Enfin, un tel modèle de formation, fondé sur le professionnalisme et l’autonomie intellectuelle, suppose des conditions institutionnelles adéquates. On voit mal de ce point de vue ce qui justifierait de mettre en place des structures totalement dérogatoires aux règles de collégialité qui prévalent dans les traditions universitaires. Le poids des personnels hiérarchiques de l’administration de l’éducation nationale dans les instances statutaires doit de ce point de vue rester raisonnable, du même niveau que celui des autres services publics ou des entreprises dans les autres formations professionnelles des universités. Il s’agit en revanche de veiller à ce qu’une place reconnue soit réservée dans les formations pour des personnels des premier et second degrés dont les qualités professionnelles sont reconnues par leurs pairs.
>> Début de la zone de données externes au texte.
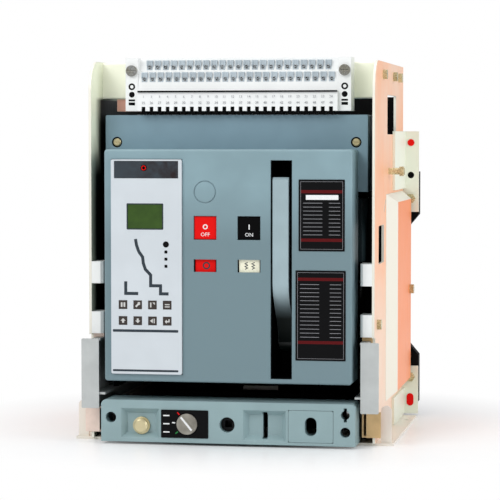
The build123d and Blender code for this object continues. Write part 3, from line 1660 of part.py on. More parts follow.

Et il convient de faire en sorte que les étudiants et personnels en formation, comme les professeurs qui les forment, soient totalement partie prenante du fonctionnement des instances et des formations elles-mêmes. C’est l’une des conditions pour que l’on cesse de se payer de mots en parlant, à longueur de déclarations et de textes officiels, d’autonomie professionnelle et de professionnalisation. 
Et pour donner à l’école de demain les 
couleurs de l’égalité et de l’émancipation.